LOIs are extremely common in short-voyage commodity trades—petroleum products in the Middle East and Asia, edible oils in Southeast Asia, and fertilizers in the Mediterranean—to the point where they are operationally embedded in standard trade flows rather than being exceptional measures. P&I Clubs (Protection and Indemnity mutual insurers for vessel owners) have published standard form LOI wording—the IG P&I Club LOI—that vessel owners can accept knowing the indemnity terms have been reviewed for enforceability.
Legal Risks and Limitations of LOIs
The fundamental risk of an LOI is that it is an instrument that effectively circumvents the security function of the bill of lading. The bill of lading is designed to prevent cargo from being released to the wrong party; an LOI allows delivery without that security. If the party receiving goods under an LOI is not the legitimate owner—because the original bills have been pledged to a bank as security for a letter of credit, or because title has passed to a different party in a string sale—the LOI delivery is potentially wrongful.
English courts have held that LOIs cannot be used to immunize carriers against liability to the legitimate holder of original bills of lading in cases where the delivery was made to the wrong party. An LOI is a contractual obligation between its parties; it does not override the rights of third parties who hold validly endorsed original bills. If a bank that holds the original bills as security for an unpaid letter of credit demands delivery, the carrier who delivered under an LOI is still liable to that bank, and can only recover from the LOI issuer—who may be insolvent or unwilling to honor the indemnity.
For commodity buyers and trading companies, the practical risk assessment involves: whether the LOI issuer has the financial strength to honor the indemnity if a claim arises, whether the LOI is backed by a bank guarantee that provides an independent payment obligation, and whether the LOI has been requested and provided in circumstances where the buyer has legitimate title to the goods. Providing an LOI to obtain delivery of goods to which you have doubtful title—to force delivery ahead of a title dispute being resolved—is a use that courts will not protect with the indemnity and may characterize as fraudulent.
What letters of indemnity are in commodity shipping, when they are used to release cargo without original bills of lading, and the significant legal and financial risks they create for both issuer and recipient.
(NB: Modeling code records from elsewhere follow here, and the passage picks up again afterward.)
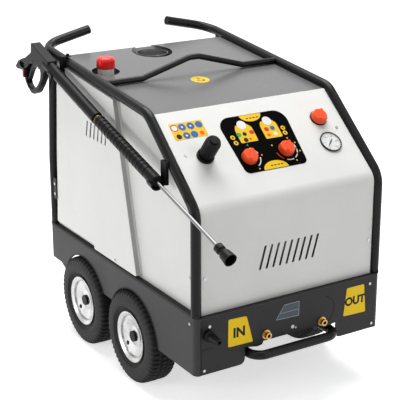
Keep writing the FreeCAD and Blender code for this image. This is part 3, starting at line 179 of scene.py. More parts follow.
def makeWearGroup(look):
    inputs = [("Width", look["width"]), ("Amount", look["amount"])]
    group, entry, leave = newGroup("edgeWear", inputs, ["Mask"])
    rounded = group.nodes.new("ShaderNodeBevel")
    rounded.samples = look["samples"]
    group.links.new(entry.outputs["Width"], rounded.inputs["Radius"])
    geometry = group.nodes.new("ShaderNodeNewGeometry")
    dot = group.nodes.new("ShaderNodeVectorMath")
    dot.operation = "DOT_PRODUCT"
    group.links.new(rounded.outputs["Normal"], dot.inputs[0])
    group.links.new(geometry.outputs["Normal"], dot.inputs[1])
    edge = mathNode(group, "SUBTRACT", look["start"], dot.outputs["Value"], clamp=True)
    coords = group.nodes.new("ShaderNodeTexCoord")
    noise = group.nodes.new("ShaderNodeTexNoise")
    noise.inputs["Scale"].default_value = look["noiseScale"]
    group.links.new(coords.outputs["Object"], noise.inputs["Vector"])
    broken = mathNode(group, "SUBTRACT", noise.outputs["Fac"], look["noiseCut"], clamp=True)
    worn = mathNode(group, "MULTIPLY", mathNode(group, "MULTIPLY", edge, look["gain"]), broken)
    mask = mathNode(group, "MULTIPLY", worn, entry.outputs["Amount"], clamp=True)
    group.links.new(mask, leave.inputs["Mask"])
    return group


def makeDustGroup(look):
    inputs = [("Amount", look["amount"]), ("Fade height", look["fadeHeight"])]
    group, entry, leave = newGroup("dustFilm", inputs, ["Mask"])
    coords = group.nodes.new("ShaderNodeTexCoord")
    split = group.nodes.new("ShaderNodeSeparateXYZ")
    group.links.new(coords.outputs["Object"], split.inputs[0])
    height = mathNode(group, "DIVIDE", split.outputs["Z"], entry.outputs["Fade height"])
    low = mathNode(group, "SUBTRACT", 1.0, height, clamp=True)
    noise = group.nodes.new("ShaderNodeTexNoise")
    noise.inputs["Scale"].default_value = look["noiseScale"]
    noise.inputs["Detail"].default_value = look["noiseDetail"]
    group.links.new(coords.outputs["Object"], noise.inputs["Vector"])
    spread = mathNode(group, "MULTIPLY", low, noise.outputs["Fac"])
    mask = mathNode(group, "MULTIPLY", spread, entry.outputs["Amount"], clamp=True)
    group.links.new(mask, leave.inputs["Mask"])
    return group


grainGroup = makeGrainGroup(grainLook)
wearGroup = makeWearGroup(wearLook)
dustGroup = makeDustGroup(dustLook)

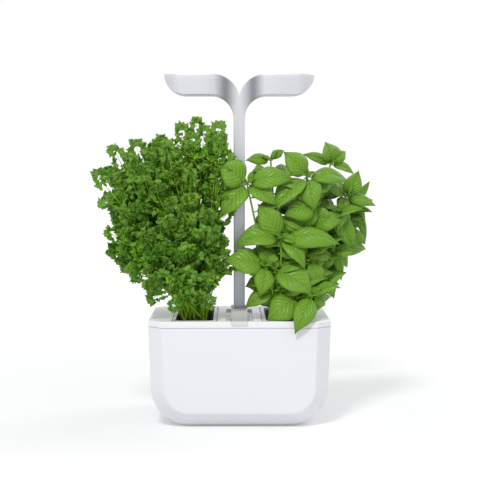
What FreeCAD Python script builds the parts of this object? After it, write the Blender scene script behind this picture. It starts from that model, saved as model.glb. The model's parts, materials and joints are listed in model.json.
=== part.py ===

A letter of indemnity (LOI) in commodity shipping is a document by which one party—typically a cargo owner, charterer, or trading company—undertakes to indemnify another—typically a vessel owner or carrier—against claims, losses, and expenses arising from a specific act that the carrier would not ordinarily perform without the required documentation. The most common application is the release of cargo at a discharge port in the absence of original bills of lading, which are normally required by the carrier before delivering goods.
When and Why LOIs Are Used
Original bills of lading govern the right to receive cargo at the discharge port: under a standard shipper-to-order bill of lading, presentation of an original endorsed bill is what entitles the holder to claim the goods from the carrier. In international trade, original bills of lading travel through the banking system—from the seller's presenting bank to the buyer's issuing bank, then to the buyer, who presents them at the discharge port to collect the cargo. For voyages of 30 days or more, this document transit is generally manageable. For short-sea voyages of three to five days—between ports in the same region, or in petroleum product trades in the Gulf, the Baltic, or Southeast Asia—the vessel frequently arrives before the original documents have cleared the banking system.
In these short-voyage trades, the buyer who has paid for the cargo (or is committed to pay) and knows the goods are on the vessel cannot take delivery because they do not hold the original bills. The commercial solution is the letter of indemnity: the buyer—sometimes backed by a bank guarantee—provides the vessel owner with a written undertaking to indemnify them against any claims arising from delivering the cargo without production of the original bills of lading. The vessel owner delivers the cargo, and if a party subsequently presents the original bills and claims the goods were improperly released, the LOI protects the vessel owner against that claim.
LOIs are extremely common in short-voyage commodity trades—petroleum products in the Middle East and Asia, edible oils in Southeast Asia, and fertilizers in the Mediterranean—to the point where they are operationally embedded in standard trade flows rather than being exceptional measures. P&I Clubs (Protection and Indemnity mutual insurers for vessel owners) have published standard form LOI wording—the IG P&I Club LOI—that vessel owners can accept knowing the indemnity terms have been reviewed for enforceability.
Legal Risks and Limitations of LOIs
The fundamental risk of an LOI is that it is an instrument that effectively circumvents the security function of the bill of lading. The bill of lading is designed to prevent cargo from being released to the wrong party; an LOI allows delivery without that security. If the party receiving goods under an LOI is not the legitimate owner—because the original bills have been pledged to a bank as security for a letter of credit, or because title has passed to a different party in a string sale—the LOI delivery is potentially wrongful.
English courts have held that LOIs cannot be used to immunize carriers against liability to the legitimate holder of original bills of lading in cases where the delivery was made to the wrong party. An LOI is a contractual obligation between its parties; it does not override the rights of third parties who hold validly endorsed original bills. If a bank that holds the original bills as security for an unpaid letter of credit demands delivery, the carrier who delivered under an LOI is still liable to that bank, and can only recover from the LOI issuer—who may be insolvent or unwilling to honor the indemnity.
For commodity buyers and trading companies, the practical risk assessment involves: whether the LOI issuer has the financial strength to honor the indemnity if a claim arises, whether the LOI is backed by a bank guarantee that provides an independent payment obligation, and whether the LOI has been requested and provided in circumstances where the buyer has legitimate title to the goods. Providing an LOI to obtain delivery of goods to which you have doubtful title—to force delivery ahead of a title dispute being resolved—is a use that courts will not protect with the indemnity and may characterize as fraudulent.